Brian Swingle (University of Maryland) “Black Hole Microstate Cosmology”

Seminar Organizer


Event Details


Abstract: I will discuss the possibility that certain high-energy holographic CFT states correspond to black hole microstates with a geometrical behind-the-horizon region, modelled by a portion of a second asymptotic region terminating at an end-of-the-world (ETW) brane. The ETW boundary geometry takes the form of a closed FRW spacetime, and, in many cases, this behind-the-horizon physics can be probed directly by looking at the time dependence of entanglement entropy for sufficiently large spatial CFT subsystems.

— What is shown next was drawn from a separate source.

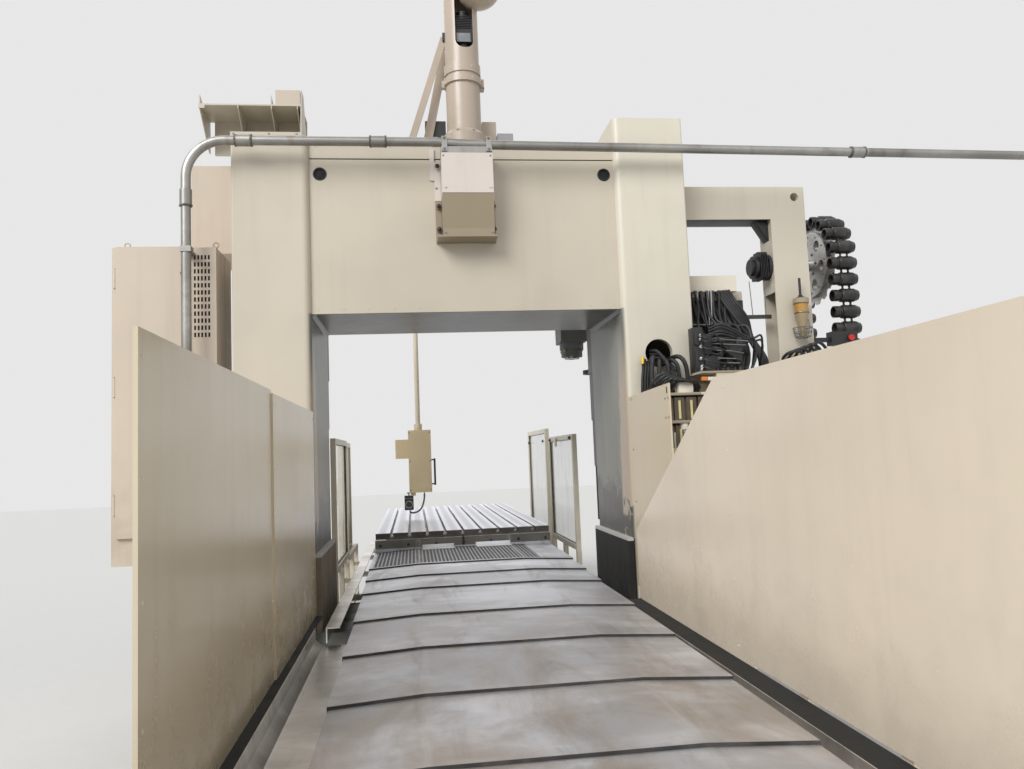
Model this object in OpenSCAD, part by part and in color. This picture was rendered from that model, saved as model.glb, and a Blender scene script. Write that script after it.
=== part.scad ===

We study states defined via Euclidean evolution from conformal boundary states and give specific predictions for the behavior of the entanglement entropy in this case. Analogous calculations for the SYK model yield qualitative agreement with our expectations. A fascinating possibility is that for certain states, we might have gravity localized to the ETW brane as in the Randall-Sundrum II scenario for cosmology. In this case, the effective description of physics beyond the horizon could be a big bang/big crunch cosmology of the same dimensionality as the CFT and the black hole microstate would give a precise, microscopic description of this cosmological physics. I will discuss nearly finished work with Stefano Antonini in which we realize precisely this scenario in Einstein-Maxwell theory and demonstrate gravity localization behind the horizon.